As I left the track and started to climb up the heathery hillside, thick mustard-coloured clouds started rolling in from the south. The snow at this point was not deep enough to put on the snowshoes.

View south down the A9, with the weather looking increasingly overcast.

Halfway up the hill, the snow became very deep, and I decided it was time to put on the snowshoes. They were much easier to put on than I’d expected, with two ski binding-style straps at the front and a clip strap at the back.

Snowshoes on… the wrong way round!

I found them much easier to walk in than I’d expected too – despite the fact that I’d put them on the wrong feet! They definitely increased my walking speed a bit, mainly because I wasn’t sinking into the snow with every step, although they did make my legs feel a bit heavier each time I lifted them up.

I think snowshoeing gave my legs quite a workout!

The views became more glorious the higher I climbed.

As I approached the summit, the clouds started to darken quite dramatically.

The summit plateau was in whiteout conditions. As soon as I spotted the small summit cairn, I headed straight for it. I didn’t want to hang around there too long!

The summit cairn is the little speck sticking up in the distance.

Snowshoeing my way to the summit cairn. Note that I had my snowshoes on the right feet by now!

After the brief excitement of reaching the summit in snowshoes, I panicked a bit, as I found myself in a full-on blizzard with howling winds and driving snow. I knew I couldn’t hang about there for long, but the first thing I did was stop to put on my balaclava and goggles. Then I grabbed everything and started to head down as quickly as I could.
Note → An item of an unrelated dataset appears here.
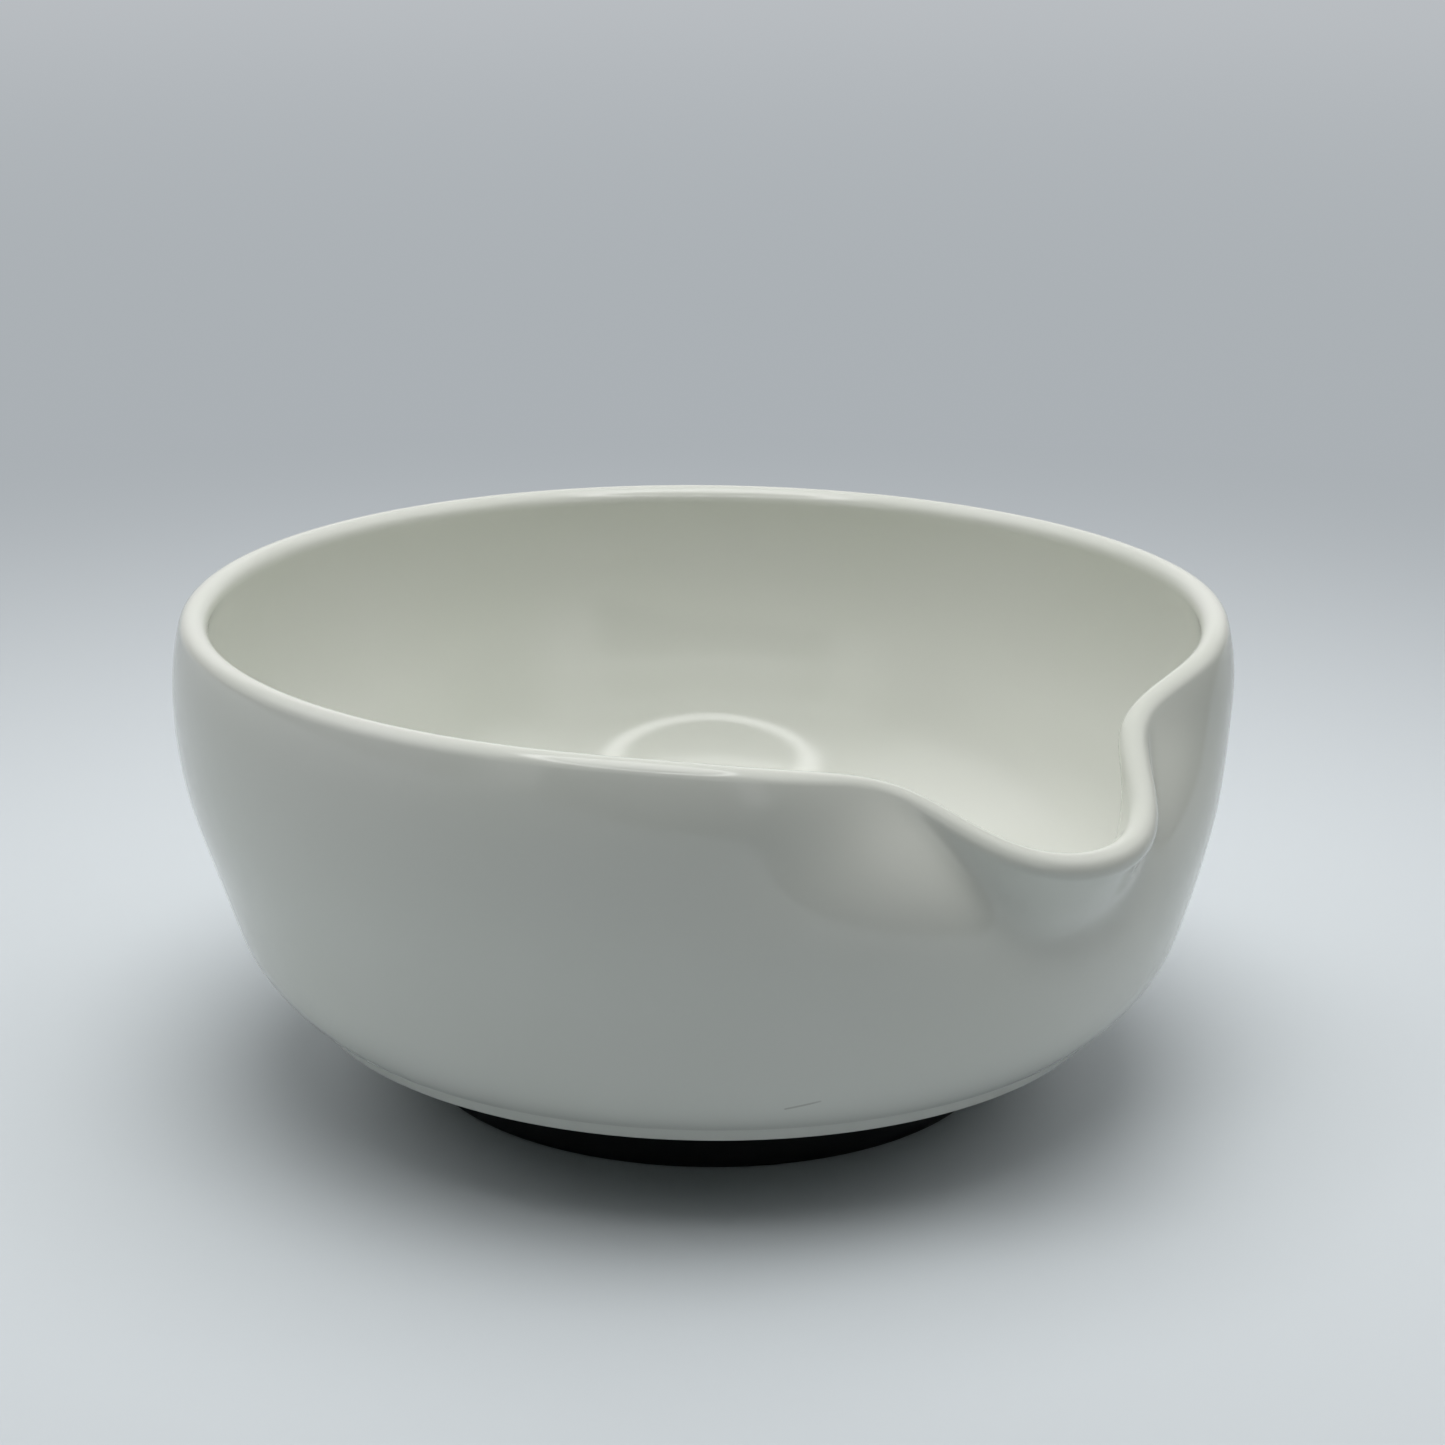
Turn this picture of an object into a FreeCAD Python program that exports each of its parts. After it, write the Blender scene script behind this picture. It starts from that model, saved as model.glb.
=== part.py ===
import FreeCAD, Part
import math
import os

from FreeCAD import Vector

# A glazed porcelain pouring bowl with a pulled spout, standing on a black rubber foot ring.
# Millimetres and degrees. Z is up, the table is z = 0, the bowl's axis is Z, the spout points to +X.

# Side wall, outside
body_height = 72.0       # table to the top of the plain rim
belly_radius = 80.0      # widest outside radius
belly_height = 60.6      # where the wall is widest
shoulder_curve = 39.93   # radius of the wall's curve above the widest point
belly_curve = 62.0       # and below it
wall_lean = 18.5         # lean of the straight stretch of the wall, from upright
hip_curve = 23.0         # radius of the turn below the straight stretch
hip_turn = 54.3          # how far under level the turn points where it ends, in the crease

# Base, outside
base_underside = 12.1    # height of the flat underside
step_height = 2.5        # underside to the soft crease
step_lean = 37.0         # lean of the base step below the crease, from upright
crease_round = 1.4
step_round = 0.9

# Wall and floor
wall = 4.3               # thickness of the side wall, and diameter of the rounded rim
floor_thickness = 4.3
inner_straight = 6.0     # height of the straight stretch of the wall, inside

# Pulled spout: the rim sinks at its middle and is pinched inwards at both sides
spout_drop = 18.2        # how far the rim sinks at the middle of the spout
spout_core_share = 0.22  # share of that drop which belongs to the narrow throat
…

It wasn’t long before I realised I’d headed down in the wrong direction. I hadn’t gone very far, but if I continued in that direction I would soon meet a very steep, sheer drop. I started to traverse round the mountain, using the GPS on my phone as a guide – something I rarely do, and there’s a reason for that. It can be quite confusing and disorienting.

I soon realised I was just getting further away from the correct descent point. There was only one thing for it: I needed to go back to the windswept summit and start again.
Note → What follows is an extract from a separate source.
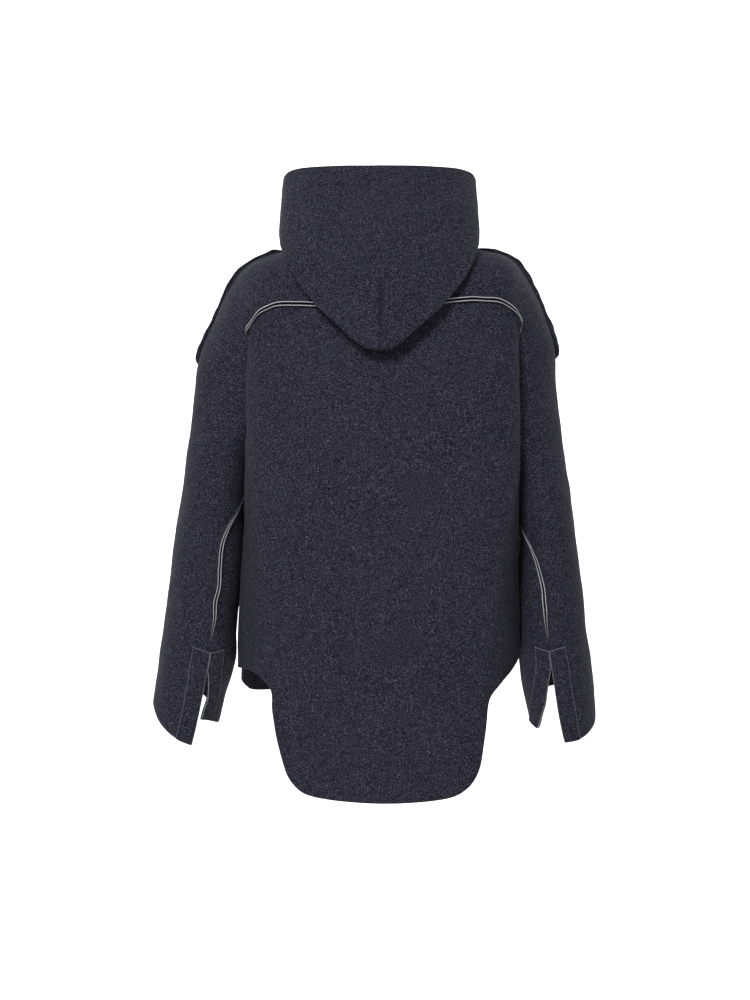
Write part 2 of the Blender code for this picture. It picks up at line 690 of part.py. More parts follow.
def main():
    for old in list(bpy.data.objects):
        bpy.data.objects.remove(old)
    collection = bpy.data.collections.new("anorak")
    bpy.context.scene.collection.children.link(collection)

    def felt(piece):
        return felt_material("felt_" + piece, FELT if "facing" not in piece else FELT_DARK)

    make_body_panel("back", yoke_top(), back_edge, YOKE_END, BACK_HEM, 1, felt("back"), collection)
    make_body_panel("front", shoulder_top(), front_edge, SHOULDER_END, FRONT_HEM, -1, felt("front"), collection)
    make_hood(felt("hood"), collection)
    for side, label in ((1, "left"), (-1, "right")):
        make_sleeve(side, "sleeve_" + label, felt("sleeve_" + label), collection)
        for half in ("outer", "inner"):
            name = f"cuff_facing_{label}_{half}"
            make_facing(side, half, name, felt(name), collection)


main()
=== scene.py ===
import math

import bpy
import numpy as np
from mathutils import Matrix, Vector


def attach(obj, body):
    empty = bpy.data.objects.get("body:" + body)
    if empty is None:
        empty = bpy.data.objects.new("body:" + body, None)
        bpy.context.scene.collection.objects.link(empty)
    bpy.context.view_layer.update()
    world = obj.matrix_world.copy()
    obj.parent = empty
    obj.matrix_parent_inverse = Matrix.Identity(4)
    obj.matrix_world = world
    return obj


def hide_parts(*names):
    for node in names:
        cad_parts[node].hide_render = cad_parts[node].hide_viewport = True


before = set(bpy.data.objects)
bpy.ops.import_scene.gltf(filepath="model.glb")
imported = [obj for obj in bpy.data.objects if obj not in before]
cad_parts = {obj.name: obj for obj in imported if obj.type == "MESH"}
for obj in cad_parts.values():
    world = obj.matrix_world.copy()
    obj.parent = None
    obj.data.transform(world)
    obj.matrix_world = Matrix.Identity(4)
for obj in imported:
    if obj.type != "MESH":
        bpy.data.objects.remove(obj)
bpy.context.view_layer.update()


# ---- small maths

def unitOf(vectors):
    return vectors / np.maximum(np.linalg.norm(vectors, axis=-1, keepdims=True), 1e-12)


def ease(value):
    value = np.clip(value, 0.0, 1.0)
    return value * value * (3 - 2 * value)


def signedPower(value, exponent):
    return np.sign(value) * np.abs(value) ** exponent


def curveThrough(rows, place):
    # smooth curve through table rows, read at fractional row numbers
    table = np.asarray(rows, dtype=float)
    last = len(table) - 1
    place = np.clip(np.asarray(place, dtype=float), 0, last)
    index = np.minimum(place.astype(int), last - 1)
    share = (place - index)[..., None]
    before, start = table[np.maximum(index - 1, 0)], table[index]
    end, after = table[index + 1], table[np.minimum(index + 2, last)]
    leave, arrive = (end - before) / 2, (after - start) / 2
    square, cube = share ** 2, share ** 3
    return ((2 * cube - 3 * square + 1) * start + (cube - 2 * square + share) * leave
            + (3 * square - 2 * cube) * end + (cube - square) * arrive)


def curveAt(rows, key):
    # the same, read at values of the first column
    table = np.asarray(rows, dtype=float)
    if table[0, 0] > table[-1, 0]:
        table = table[::-1]
    place = np.interp(key, table[:, 0], np.arange(len(table)))
    return curveThrough(table[:, 1:], place)


def softWaves(points, size, seed, count=7):
    # gentle, uneven swelling that is the same wherever two pieces meet
    draw = np.random.default_rng(seed)
    total = np.zeros(points.shape[:-1])
    for _ in range(count):
        heading = unitOf(draw.normal(size=3)) * 2 * math.pi / (size * draw.uniform(0.7, 1.5))
        total += np.sin(points @ heading + draw.uniform(0, 2 * math.pi))
    return total / math.sqrt(count)


# ---- cloth

cloth = {
    "thickness": 0.0022,
    "seamGap": 0.0003,         # distance between two pieces at a seam
    "armholeGap": 0.0005,
    "lipHeight": 0.0058,       # raw allowance that stands outward at a seam
    "lipSpread": 0.0050,       # distance between the middles of its two edges
    "lipFoot": 0.0027,
    "lipZone": 0.0055,         # the panel's grid starts this far from a seam with a lip
    "lipUneven": 0.16,         # the raw edge is cut this unevenly
    "lipLean": 0.0009,         # the two edges lean to and fro by this much
    "swell": 0.0011,           # gentle swelling of worn felt
    "swellSize": 0.16,
    "ripple": 0.00028,
    "rippleSize": 0.035,
}

# Soft troughs (below 0) and ridges (above 0) where the cloth bends. line: x and z along
# the fold; width: half width; deep: how far the cloth moves; near: smallest y it reaches.
creases = {
    "back": [
        {"line": [(0.203, -0.628), (0.180, -0.633), (0.158, -0.642), (0.140, -0.655)], "width": 0.014,
         "deep": 0.0040, "near": 0.02},
        {"line": [(0.196, -0.645), (0.180, -0.652), (0.165, -0.664)],
         "width": 0.012, "deep": -0.0080, "near": 0.02},
        {"line": [(-0.118, -0.600), (-0.137, -0.640), (-0.156, -0.672)],
         "width": 0.020, "deep": -0.0055, "near": 0.02},
        {"line": [(-0.196, -0.560), (-0.190, -0.610), (-0.176, -0.648)],
         "width": 0.020, "deep": 0.0030, "near": 0.02},
        {"line": [(0.150, -0.160), (0.120, -0.220), (0.100, -0.300)],
         "width": 0.050, "deep": 0.0022, "near": 0.02},
        {"line": [(-0.160, -0.170), (-0.130, -0.240), (-0.105, -0.330)],
         "width": 0.050, "deep": 0.0020, "near": 0.02},
        {"line": [(0.060, -0.420), (0.030, -0.540), (0.035, -0.680)],
         "width": 0.060, "deep": -0.0022, "near": 0.02},
        {"line": [(-0.060, -0.380), (-0.075, -0.500), (-0.060, -0.640)],
         "width": 0.055, "deep": -0.0018, "near": 0.02},
    ],
    "sleeve": [
        {"line": [(0.222, -0.040), (0.208, -0.070), (0.196, -0.100)],
         "width": 0.013, "deep": -0.0050, "near": 0.0},
        {"line": [(-0.216, -0.026), (-0.213, -0.060), (-0.210, -0.098)],
         "width": 0.013, "deep": -0.0045, "near": 0.0},
        {"line": [(0.262, -0.190), (0.235, -0.250), (0.215, -0.320)],
         "width": 0.026, "deep": -0.0030, "near": 0.0},
        {"line": [(-0.262, -0.190), (-0.240, -0.260), (-0.224, -0.350)],
         "width": 0.024, "deep": -0.0032, "near": 0.0},
        {"line": [(0.300, -0.380), (0.268, -0.420), (0.245, -0.470)],
         "width": 0.024, "deep": -0.0028, "near": 0.0},
        {"line": [(-0.298, -0.410), (-0.272, -0.450), (-0.250, -0.500)],
         "width": 0.022, "deep": -0.0026, "near": 0.0},
        {"line": [(0.322, -0.560), (0.300, -0.590), (0.275, -0.600)],
         "width": 0.020, "deep": -0.0022, "near": -0.1},
        {"line": [(-0.312, -0.560), (-0.292, -0.590), (-0.270, -0.602)],
         "width": 0.020, "deep": -0.0024, "near": -0.1},
    ],
    "front": [
        {"line": [(0.150, -0.170), (0.110, -0.260), (0.090, -0.360)],
         "width": 0.045, "deep": -0.0024, "near": -0.3},
        {"line": [(-0.150, -0.170), (-0.110, -0.260), (-0.085, -0.350)],
         "width": 0.045, "deep": -0.0024, "near": -0.3},
        {"line": [(0.060, -0.420), (0.075, -0.520), (0.060, -0.640)],
         "width": 0.040, "deep": -0.0020, "near": -0.3},
        {"line": [(-0.080, -0.440), (-0.070, -0.540), (-0.085, -0.640)],
         "width": 0.040, "deep": -0.0022, "near": -0.3},
    ],
    "hood": [
        {"line": [(0.120, 0.020), (0.060, -0.002), (0.000, -0.006), (-0.060, -0.002), (-0.120, 0.020)],
         "width": 0.030, "deep": -0.0030, "near": 0.03},
        {"line": [(0.125, 0.055), (0.060, 0.040), (0.000, 0.036), (-0.060, 0.040), (-0.125, 0.055)],
         "width": 0.024, "deep": 0.0030, "near": 0.03},
    ],
}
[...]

The little loop at the top of the hill shows how I wandered off course and then got back on course again. If I’d continued in the wrong direction I would probably have come out at a very steep edge. That’s why hill navigation is so important, especially in winter conditions. 

It didn’t take me long to reach the summit cairn again, and from there it was a simple matter of following my compass directly south for a while. I was soon back on course. The only thing that had prevented me doing this in the first place was that momentary panic, when I’d done everything in too much of a rush.

It didn’t take me long to get back down the hill, though I removed the snowshoes quite early on, as they kept jamming into the snow on the way down, threatening to trip me up.

The clouds were receding by now too.

Back on the path, I took a last look up to the summit of the Sow. She seemed to have calmed down quite a bit!

Though it was probably a bit of an illusion. The translucent cloud caressing the summit would probably translate into buffeting winds and low visibility for anyone up there.

I walked back to my car to continue my journey, feeling refreshed and relaxed after my bracing snowshoe experiment.

A last look at the Sow of Atholl from the A9.